If you’re getting started in a new organization – or if you’re thinking about how to improve the one you’ve worked in for many years – some thoughtful conversations and planning will help you decide what to do.

  1. Take a few days and practice “management by walking around.” See exactly how things are working and understand the flow of current processes. I took some videos along the way with my smartphone to capture existing processes.
  2. Have conversations with key stakeholders, even if the conversations are difficult. Even in areas that haven’t worked together well, it’s never too late to have a conversation that starts with the words “Tell me what’s been working for you” and then follow up with “Tell me what hasn’t.” Find out what’s been getting bogged down, and what service levels aren’t being met or need to be changed. These conversations will also identify your best subject matter experts. As a new manager, I talked with everyone who touched or was touched by supply chain processes. I talked with people in the storeroom, receiving dock, nurses, supply techs, prime vendor, purchasing and AP – everyone who could help build a complete picture of the flow of paperwork and supplies.
  3. Grab your white board and flow chart your current processes. I divided mine into categories to understand processes, technology, workflow, people and culture.  Let it sink in, then bring in some of your in-house subject matter experts to validate your understanding, and start looking for redundancies, duplicated efforts, gaps – anything that might reveal where improvements are needed.
  4. Look for the low-hanging fruit and fix what bothers you the most. I tried to find places where I could have the most impact without causing the wheels to fall off. I started with things that could be changed quickly without involving a lot of time and resources. Do the simplest things first, then work your way up the list. The easy tasks and quick wins will help gain support for the larger changes to come.

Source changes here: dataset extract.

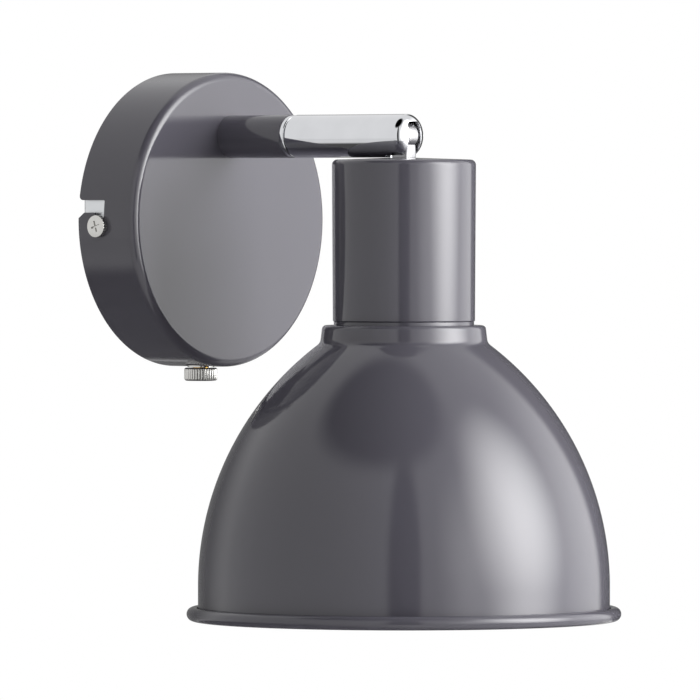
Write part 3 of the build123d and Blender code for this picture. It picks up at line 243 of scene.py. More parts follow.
class LampHeadSettings(bpy.types.PropertyGroup):
    """Sizes of the head's cup, neck and shade."""
    cup_radius: FloatProperty(name="Cup Radius", description="Radius of the lampholder cup at its top",
                              unit="LENGTH", default=26.5 * MM)
    cup_mouth: FloatProperty(name="Cup Mouth", description="Radius of the lampholder cup at its mouth",
                             unit="LENGTH", default=26.15 * MM)
    cup_wall: FloatProperty(name="Cup Wall", description="Wall of the lampholder cup", unit="LENGTH",
                            default=1.2 * MM)
    cup_top: FloatProperty(name="Cup Top", description="Height of the crown of the lampholder cup",
                           unit="LENGTH", default=22.9 * MM)
    cup_foot: FloatProperty(name="Cup Foot", description="Height of the lampholder cup's mouth", unit="LENGTH",
                            default=-37.3 * MM)
    cup_crown: FloatProperty(name="Cup Crown", description="Rise of the cup's top towards its middle",
                             unit="LENGTH", default=0.7 * MM)
    shade_top: FloatProperty(name="Shade Top", description="Height of the shade's collar", unit="LENGTH",
                             default=-38.65 * MM)
    sheet: FloatProperty(name="Shade Sheet", description="Thickness of the spun sheet", unit="LENGTH",
                         default=0.8 * MM)
    dome: FloatProperty(name="Dome Radius", description="Radius of the arc that the shade's side follows",
                        unit="LENGTH", default=111.5 * MM)
    collar_top: FloatProperty(name="Collar Top", description="Radius of the shade's collar at its top",
                              unit="LENGTH", default=30.2 * MM)
    collar_foot: FloatProperty(name="Collar Foot", description="Radius of the shade's collar at its foot",
                               unit="LENGTH", default=30.8 * MM)
    collar_height: FloatProperty(name="Collar Height", description="Height of the shade's collar",
                                 unit="LENGTH", default=6.55 * MM)
    collar_bend: FloatProperty(name="Collar Bend", description="Radius of the bend at the collar's foot",
                               unit="LENGTH", default=3.0 * MM)
    curl: FloatProperty(name="Rim Curl", description="Outer diameter of the curled rim", unit="LENGTH",
                        default=5.0 * MM)
    curl_turn: FloatProperty(name="Curl Turn", description="How far round the rim is curled", subtype="ANGLE",
                             default=math.radians(300))


class LampFinishSettings(bpy.types.PropertyGroup):
    """Colours of the lamp's finishes, as sRGB hex values."""
    enamel: StringProperty(name="Enamel", description="Colour of the stove enamel", default="#5F5D66")
    chrome: StringProperty(name="Chrome", description="Colour of the chrome plate", default="#D3D4D7")
    nickel: StringProperty(name="Nickel", description="Colour of the nickel plate", default="#C8C7C4")
    satin: StringProperty(name="Satin Nickel", description="Colour of the lug's satin nickel",
                          default="#A3A3A5")
    zinc: StringProperty(name="Zinc", description="Colour of the bright zinc plate", default="#D2D4D6")
    brass: StringProperty(name="Brass", description="Colour of the bare brass", default="#CDA75E")
    opal: StringProperty(name="Opal Glass", description="Colour of the bulb's opal glass", default="#F2F0EA")


class LampStageSettings(bpy.types.PropertyGroup):
    """The camera, the light and the floor."""
    azimuth: FloatProperty(name="Azimuth", description="Camera direction round the lamp", subtype="ANGLE",
                           default=math.radians(-50.0))
    elevation: FloatProperty(name="Elevation", description="Camera height over the horizon", subtype="ANGLE",
                             default=math.radians(0.955))
    distance: FloatProperty(name="Distance", description="Camera distance from the target", unit="LENGTH",
                            default=3.311)
    lens: FloatProperty(name="Lens", description="Focal length of the camera in millimetres", default=462.9)
    target: FloatVectorProperty(name="Target", description="Point at the middle of the picture", size=3,
                                unit="LENGTH", default=(-0.0131, -0.0965, -0.0478))
    floor_height: FloatProperty(name="Floor Height", description="Height of the floor", unit="LENGTH",
                                default=-0.42)
    key_power: FloatProperty(name="Key Power", description="Power of the large soft box in watts", default=12.0)
    key_shine: FloatProperty(name="Key Shine", description="Radiance of the soft box's middle in reflections",
                             default=11.0)
    fill_level: FloatProperty(name="Fill Level", description="Strength of the white surroundings' own light",
                              default=0.3)


SETTINGS = {
    "lamp_rose": LampRoseSettings,
    "lamp_arm": LampArmSettings,
    "lamp_head": LampHeadSettings,
    "lamp_finish": LampFinishSettings,
    "lamp_stage": LampStageSettings,
}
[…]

  5. Establish new service levels between your team and internal customer groups. Communicate continually with your stakeholders; ensure people know what changes are being made, why, how they’re impacted and what to expect. You’ll get more support for change when people understand and are part of the process.  
  6. Remember the videos we took in step 2? I found value in going back out and taking videos of new processes, so we could recognize the success and improvements we had made. This helped show the difference in processes, which in turn helped people stay focused on keeping new processes in place, not sliding back to old methods.

It’s not always easy to get started, especially in an environment where processes are well-established. But remember to start small, use a quick wins strategy and give yourself a chance to make easy changes.